Local Enumeration: The Not-All-Equal Case
Mohit Gurumukhani, Ramamohan Paturi, Michael Saks, Navid Talebanfard
TL;DR
This work reframes SSETH-breaking potential by focusing on the Not-All-Equal local enumeration problem $NAE$-Enum$(k,t)$. It refines the transversal-tree based TreeSearch framework to show that solving $NAE$-Enum$(3,n/2)$ optimally suffices to break SSETH, achieving an expected time of $poly(n)\cdot 6^{n/4}$. The results tie algorithmic bounds to hypergraph Turán problems and depth-3 majority complexity, providing tight combinatorial and probabilistic analyses and interpreting the bound as a potential route to stronger circuit lower bounds. The work also outlines a path for extending the approach to larger $k$ and discusses the broader implications for exact exponential-time algorithms for SAT-like problems.
Abstract
Gurumukhani et al. (CCC'24) proposed the local enumeration problem Enum(k, t) as an approach to break the Super Strong Exponential Time Hypothesis (SSETH): for a natural number $k$ and a parameter $t$, given an $n$-variate $k$-CNF with no satisfying assignment of Hamming weight less than $t(n)$, enumerate all satisfying assignments of Hamming weight exactly $t(n)$. Furthermore, they gave a randomized algorithm for Enum(k, t) and employed new ideas to analyze the first non-trivial case, namely $k = 3$. In particular, they solved Enum(3, n/2) in expected $1.598^n$ time.

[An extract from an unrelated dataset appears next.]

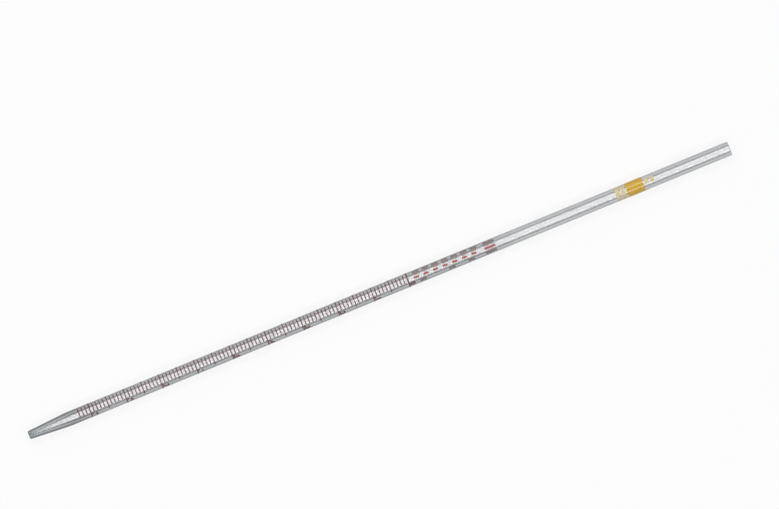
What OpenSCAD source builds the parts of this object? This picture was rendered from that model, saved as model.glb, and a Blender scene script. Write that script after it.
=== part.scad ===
// Serological pipette, 1 ml in steps of 0.01 ml, drawn from thick-walled glass tube.
// It lies on its side along X: the tip points to -X, the suction end to +X, and the scale
// faces up. Z = 0 is the surface it lies on, and no enamel reaches down to it.
//
// The tube, its marks and its colour code are all described standing on the tip: height along
// the tube from the tip, and an angle round the tube that is 0 in the middle of the scale.

/* [Tube] */
// Overall length, from the tip to the suction end
length = 270; // [250:1:360]
// Outer diameter of the tube
tube_d = 5.2; // [4.6:0.1:7]
// Diameter of the measuring bore, which sets how far apart the marks stand
bore_d = 3.06; // [2.9:0.02:3.5]
// Fire-polished rounding on each edge of the suction end
mouth_round = 0.35; // [0.1:0.05:0.5]

/* [Tip] */
// Length of the drawn-down taper outside
taper_len = 14.7; // [10:0.1:24]
// Outer diameter of the taper at the tip, before its edge is rounded
tip_d = 3.0; // [2.4:0.1:4]
// Rounding on the outer edge of the tip
tip_round = 0.5; // [0.1:0.05:0.6]
// Diameter of the orifice, which sets the delivery time
orifice_d = 1.0; // [0.7:0.05:1.4]
// Length of the straight orifice
orifice_len = 1.2; // [0.5:0.1:3]
// Length of the taper inside, from the orifice to the measuring bore
bore_taper_len = 17.1; // [12:0.1:24]
// Blend radius where the tapers run into the straight tube, outside and inside
shoulder_r = 60; // [20:5:90]

/* [Scale] */
// Volume from the zero mark down to the tip, in microlitres
capacity = 1000; // [800:10:1200]
// Volume between two marks, in microlitres
division = 10; // [10:1:20]
// Width of a mark along the tube
mark_w = 0.4; // [0.2:0.02:0.6]
// Width of the zero mark along the tube
zero_mark_w = 0.52; // [0.3:0.02:0.7]
// Angle at which every short mark ends, on the side of the numbers
short_to = 20; // [10:1:40]
// Angle that a short mark covers
short_span = 72; // [50:1:90]
// Angle at which a middle mark ends, on the side of the numbers
middle_to = 44; // [42:1:70]
// Angle that a middle mark covers
middle_span = 150; // [120:1:170]
// Angle that a long mark covers, centred on the scale
long_span = 324; // [270:1:330]

/* [Enamel] */
// Height of the fused enamel above the glass
enamel = 0.04; // [0.02:0.01:0.1]

/* [Inscription bars] */
// Distance from the zero mark to the first bar
bars_gap = 2.3; // [1:0.1:4]
// Length of a bar along the tube
bar_len = 2.5; // [1.5:0.1:3]
// Distance from one bar to the next in the upper row
bar_pitch = 3.7; // [3.2:0.1:4.2]
// Angle that a bar of the upper row covers
upper_span = 42; // [30:1:44]
// Angle of the upper row from the middle of the scale
upper_angle = 38; // [36:1:46]
// Angle that a bar of the lower row covers
lower_span = 30; // [16:1:32]
// Angle of the lower row from the middle of the scale
lower_angle = 40; // [38:1:50]
// Angle that an accent bar covers, in the row between them
accent_span = 18; // [8:1:28]
// Angle of that row from the middle of the scale
accent_angle = 2; // [0:1:4]
// Length of an accent bar along the tube
accent_len = 1.9; // [1:0.1:2.4]
// Length of the last bar in the outer rows
end_bar_len = 4.2; // [3:0.1:5]

/* [Colour code] */
// Distance from the suction end to the colour band
band_to_mouth = 33.3; // [25:0.1:45]
// Length of the colour band along the tube
band_len = 6.5; // [5:0.1:10]
// Angle between the two ends of the colour band, on the side opposite the scale
band_gap = 24; // [16:1:36]
// Gap between the colour band and the stripes beside it
stripe_gap = 0.6; // [0.3:0.05:1.5]
// Length of one stripe along the tube
stripe_len = 1.5; // [0.8:0.05:1.6]
// Distance from one stripe to the next
stripe_pitch = 2; // [1.8:0.05:3]
// Angle that the stripes cover on the side of the scale
stripe_span = 150; // [120:1:170]
// Angle that the stripes cover on the side of the suction end
short_stripe_span = 46; // [30:1:60]

/* [Hidden] */
$fn = 96;

tube_r = tube_d / 2;
bore_r = bore_d / 2;
tip_r = tip_d / 2;
orifice_r = orifice_d / 2;
bore_from = orifice_len + bore_taper_len;
// Small break of the edge inside the tip
orifice_round = 0.12;

// The scale follows from the bore: the taper holds the last drops and the straight bore the rest.
bore_area = PI * bore_r * bore_r;
taper_volume = PI * bore_taper_len * (bore_r * bore_r + bore_r * orifice_r + orifice_r * orifice_r) / 3;
tip_volume = taper_volume + PI * orifice_r * orifice_r * orifice_len;
zero_z = bore_from + (capacity - tip_volume) / bore_area;
mark_pitch = division / bore_area;
marks_per_number = 10;
// Marks stand only where the tube is straight inside and outside.
taper_turn = atan2(tube_r - tip_r, taper_len);
shoulder_end = max(taper_len + shoulder_r * tan(taper_turn / 2), bore_from);
last_mark = floor((zero_z - shoulder_end - mark_w) / mark_pitch);

// Bars in the upper row, and where the sparser bars of the lower row stand, in steps of the upper one
upper_bars = 7;
lower_bars = [0.5, 3.5, 5.5];
bars_z = zero_z + bars_gap;
end_bar_z = bars_z + upper_bars * bar_pitch + bar_len / 2;

// Lower edge of the colour band, and the stripes on each side of it
band_z = length - band_to_mouth - band_len;
stripes = 2;
// Middle of the short stripes, a little off the middle of the scale
short_stripe_middle = -14;

// Unit vector along v
function unit(v) = v / norm(v);

// Points of an arc of radius r that rounds the corner b between a and c
function rounded(a, b, c, r) =
    let (
        u = unit(a - b),
        v = unit(c - b),
        half = acos(u * v) / 2,
        turn = 180 - 2 * half,
        steps = max(4, ceil(turn / 15)),
        centre = b + unit(u + v) * r / sin(half),
        start = b + u * r / tan(half) - centre,
        side = sign(u.x * v.y - u.y * v.x)
    )
    [for (i = [0 : steps])
        let (swing = -side * turn * i / steps)
        centre + [
            start.x * cos(swing) - start.y * sin(swing),
            start.x * sin(swing) + start.y * cos(swing)
        ]];

// Outline whose corners are [radius, height, rounding]
function outline(corners) =
    let (count = len(corners))
    [for (i = [0 : count - 1])
        let (
            before = corners[(i + count - 1) % count],
            here = corners[i],
            after = corners[(i + 1) % count]
        )
        each rounded([before[0], before[1]], [here[0], here[1]], [after[0], after[1]], here[2])];

// Lays what stands on the tip down along X, with its scale facing up
module lay_down() {
    translate([-length / 2, 0, tube_r])
        rotate([0, 90, 0])
            rotate([0, 0, 180])
                children();
}

// Patch of enamel on the tube: its lower edge, its length along the tube, the angle of its middle
// and the angle that it covers
module patch(z, len, middle, span) {
    rotate([0, 0, middle - span / 2])
        rotate_extrude(angle = span)
            translate([tube_r, z])
                square([enamel, len]);
}

// Scale mark whose middle line is at height z
module mark(z, width, middle, span) {
    patch(z - width / 2, width, middle, span);
}

// The one-piece glass: tip, measuring bore and suction end
module glass_tube() {
    color([0.80, 0.86, 0.85, 0.45])
        lay_down()
            rotate_extrude()
                polygon(outline([
                    [orifice_r, 0, orifice_round],
                    [tip_r, 0, tip_round],
                    [tube_r, taper_len, shoulder_r],
                    [tube_r, length, mouth_round],
                    [bore_r, length, mouth_round],
                    [bore_r, bore_from, shoulder_r],
                    [orifice_r, orifice_len, shoulder_r / 6]
                ]));
}

// The zero mark and every mark below it: long at each number, middling halfway and short elsewhere
module graduation_marks() {
    color([0.27, 0.13, 0.12])
        lay_down()
            for (i = [0 : last_mark]) {
                z = zero_z - i * mark_pitch;
                step = i % marks_per_number;
                if (i == 0)
                    mark(z, zero_mark_w, 0, long_span);
                else if (step == 0)
                    mark(z, mark_w, 0, long_span);
                else if (step == marks_per_number / 2)
                    mark(z, mark_w, middle_to - middle_span / 2, middle_span);
                else
                    mark(z, mark_w, short_to - short_span / 2, short_span);
            }
}

// Plain bars where the inscription stands: a full row above, a sparser one below, and an end bar in each
module inscription_bars() {
    color([0.33, 0.22, 0.20])
        lay_down() {
            for (i = [0 : upper_bars - 1])
                patch(bars_z + i * bar_pitch, bar_len, -upper_angle, upper_span);
            for (i = lower_bars)
                patch(bars_z + i * bar_pitch, bar_len, lower_angle, lower_span);
            patch(end_bar_z, end_bar_len, -upper_angle, upper_span);
            patch(end_bar_z, end_bar_len, lower_angle, lower_span);
        }
}

// Short red bars in the row between, and a long one beside the end bars
module accent_bars() {
    color([0.62, 0.20, 0.18])
        lay_down() {
            for (i = [0 : upper_bars - 1])
                patch(bars_z + i * bar_pitch, accent_len, accent_angle, accent_span);
            patch(end_bar_z, end_bar_len, accent_angle, accent_span);
        }
}

// The yellow band that codes the capacity. Its ends don't quite meet, and the pipette lies on the
// gap between them, so they keep it from rolling.
module colour_band() {
    color([0.80, 0.58, 0.12])
        lay_down()
            patch(band_z, band_len, 0, 360 - band_gap);
}

// Pale stripes on both sides of the band
module code_stripes() {
    color([0.88, 0.78, 0.46])
        lay_down()
            for (i = [0 : stripes - 1]) {
                patch(band_z - stripe_gap - stripe_len - i * stripe_pitch, stripe_len, 0, stripe_span);
                patch(band_z + band_len + stripe_gap + i * stripe_pitch, stripe_len,
                    short_stripe_middle, short_stripe_span);
            }
}

glass_tube();
graduation_marks();
inscription_bars();
accent_bars();
colour_band();
code_stripes();
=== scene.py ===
import math

import bmesh
import bpy
from mathutils import Matrix, Vector


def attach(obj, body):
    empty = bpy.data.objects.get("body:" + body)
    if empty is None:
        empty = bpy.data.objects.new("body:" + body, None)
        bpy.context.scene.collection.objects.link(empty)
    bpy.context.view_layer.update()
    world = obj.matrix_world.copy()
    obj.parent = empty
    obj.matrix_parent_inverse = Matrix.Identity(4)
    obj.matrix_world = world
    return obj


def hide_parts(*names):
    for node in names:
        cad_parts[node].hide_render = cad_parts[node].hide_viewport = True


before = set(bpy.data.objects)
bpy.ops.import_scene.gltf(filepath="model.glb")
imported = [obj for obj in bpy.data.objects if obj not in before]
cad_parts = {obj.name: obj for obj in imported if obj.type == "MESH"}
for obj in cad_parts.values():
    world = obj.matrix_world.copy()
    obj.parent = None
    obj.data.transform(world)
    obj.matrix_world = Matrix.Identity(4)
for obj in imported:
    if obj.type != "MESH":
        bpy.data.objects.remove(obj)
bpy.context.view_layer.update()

# ---------------------------------------------------------------- the part's dimensions, in metres
# They are those of the part's source. Angles are round the tube, in degrees from the middle of the
# scale.

MM = 0.001
LENGTH = 270 * MM
TUBE_R = 2.6 * MM
BORE_R = 1.53 * MM
MOUTH_ROUND = 0.35 * MM
TAPER_LEN = 14.7 * MM
TIP_R = 1.5 * MM
TIP_ROUND = 0.5 * MM
ORIFICE_R = 0.5 * MM
ORIFICE_ROUND = 0.12 * MM
ORIFICE_LEN = 1.2 * MM
BORE_TAPER_LEN = 17.1 * MM
SHOULDER_R = 60 * MM
ORIFICE_SHOULDER_R = SHOULDER_R / 6
BORE_FROM = ORIFICE_LEN + BORE_TAPER_LEN

# The scale follows from the bore, as it does there: 1000 microlitres in steps of 10
CAPACITY = 1000 * MM ** 3
DIVISION = 10 * MM ** 3
BORE_AREA = math.pi * BORE_R ** 2
TIP_VOLUME = (math.pi * BORE_TAPER_LEN * (BORE_R ** 2 + BORE_R * ORIFICE_R + ORIFICE_R ** 2) / 3
              + math.pi * ORIFICE_R ** 2 * ORIFICE_LEN)
ZERO_Z = BORE_FROM + (CAPACITY - TIP_VOLUME) / BORE_AREA
MARK_PITCH = DIVISION / BORE_AREA
MARKS_PER_NUMBER = 10
LAST_MARK = 93
MARK_W, ZERO_MARK_W = 0.4 * MM, 0.52 * MM
SHORT = (-52, 20)                   # the angles from which to which a mark runs
MIDDLE = (-106, 44)
LONG = (-162, 162)
ENAMEL = 0.04 * MM                  # its height on the glass

# Plain bars where the photo has an inscription
BARS_GAP = 2.3 * MM
BARS_Z = ZERO_Z + BARS_GAP
BAR_LEN, BAR_PITCH = 2.5 * MM, 3.7 * MM
UPPER_BARS, UPPER_ROW = 7, (-59, -17)
LOWER_BARS, LOWER_ROW = (0.5, 3.5, 5.5), (25, 55)
ACCENT_LEN, ACCENT_ROW = 1.9 * MM, (-7, 11)
END_BAR_Z, END_BAR_LEN = BARS_Z + UPPER_BARS * BAR_PITCH + BAR_LEN / 2, 4.2 * MM

BAND_LEN, BAND_FROM_MOUTH = 6.5 * MM, 33.3 * MM
BAND_Z = LENGTH - BAND_FROM_MOUTH - BAND_LEN
BAND_GAP = 24
STRIPE_GAP, STRIPE_LEN, STRIPE_PITCH, STRIPES = 0.6 * MM, 1.5 * MM, 2 * MM, 2
STRIPE_SPAN, SHORT_STRIPE_SPAN, SHORT_STRIPE_MIDDLE = 150, 46, -14

# What only this script has: softened enamel that is rooted in the glass, and the numbers
ENAMEL_SINK = 0.015 * MM            # its root in the glass, so that the two are in contact
EDGE = 0.012 * MM                   # rounding of its edge
EDGE_PART = 3                       # a pad narrower than this many roundings gets smaller ones
END_LIFT = 0.35                     # the share of its height that a pad has at its very ends
MARK_CORNER, BAR_CORNER, ACCENT_CORNER = 0.1 * MM, 0.25 * MM, 0.2 * MM
BAND_CORNER, STRIPE_CORNER = 0.15 * MM, 0.2 * MM
DIGIT_H = 2.1 * MM
DIGIT_GAP = 0.32 * MM               # from the mark's middle to the number's foot
DIGIT_FROM = 25                     # the angle where a number starts
DIGIT_WEIGHT = 0.06                 # how far the strokes are thickened, of a letter one unit tall

# ---------------------------------------------------------------- how finely the meshes are made

GLASS_SEGMENTS = 160                # round the tube
FILLET_STEP = 6                     # degrees to a segment of a rounded corner of the glass
FILLET_LEAST = 6                    # the fewest segments of such a corner
ARC_STEP = 2.5                      # degrees between the cross-sections of the enamel
CORNER_STEPS = 5                    # steps across each rounded corner of a pad of enamel
FONT_STEPS = 6                      # segments to a curve of a number's outline
MERGE = 1e-5                        # points of a number that are nearer than this are one
SMOOTH_ANGLE, GLASS_SMOOTH_ANGLE = 35, 40


def place(z, r, angle):
    """Point of the laid-down tube: z along it from the tip, r from its axis, angle in degrees from
    the middle of the scale, which faces up, towards -Y."""
    a = math.radians(angle)
    return Vector((z - LENGTH / 2, -r * math.sin(a), TUBE_R + r * math.cos(a)))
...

A simple construction shows a lower bound of $6^{\frac{n}{4}} \approx 1.565^n$. In this paper, we show that to break SSETH, it is sufficient to consider a simpler local enumeration problem NAE-Enum(k, t): for a natural number $k$ and a parameter $t$, given an $n$-variate $k$-CNF with no satisfying assignment of Hamming weight less than $t(n)$, enumerate all Not-All-Equal (NAE) solutions of Hamming weight exactly $t(n)$, i.e., those that satisfy and falsify some literal in every clause. We refine the algorithm of Gurumukhani et al. and show that it optimally solves NAE-Enum(3, n/2), namely, in expected time $poly(n) \cdot 6^{\frac{n}{4}}$.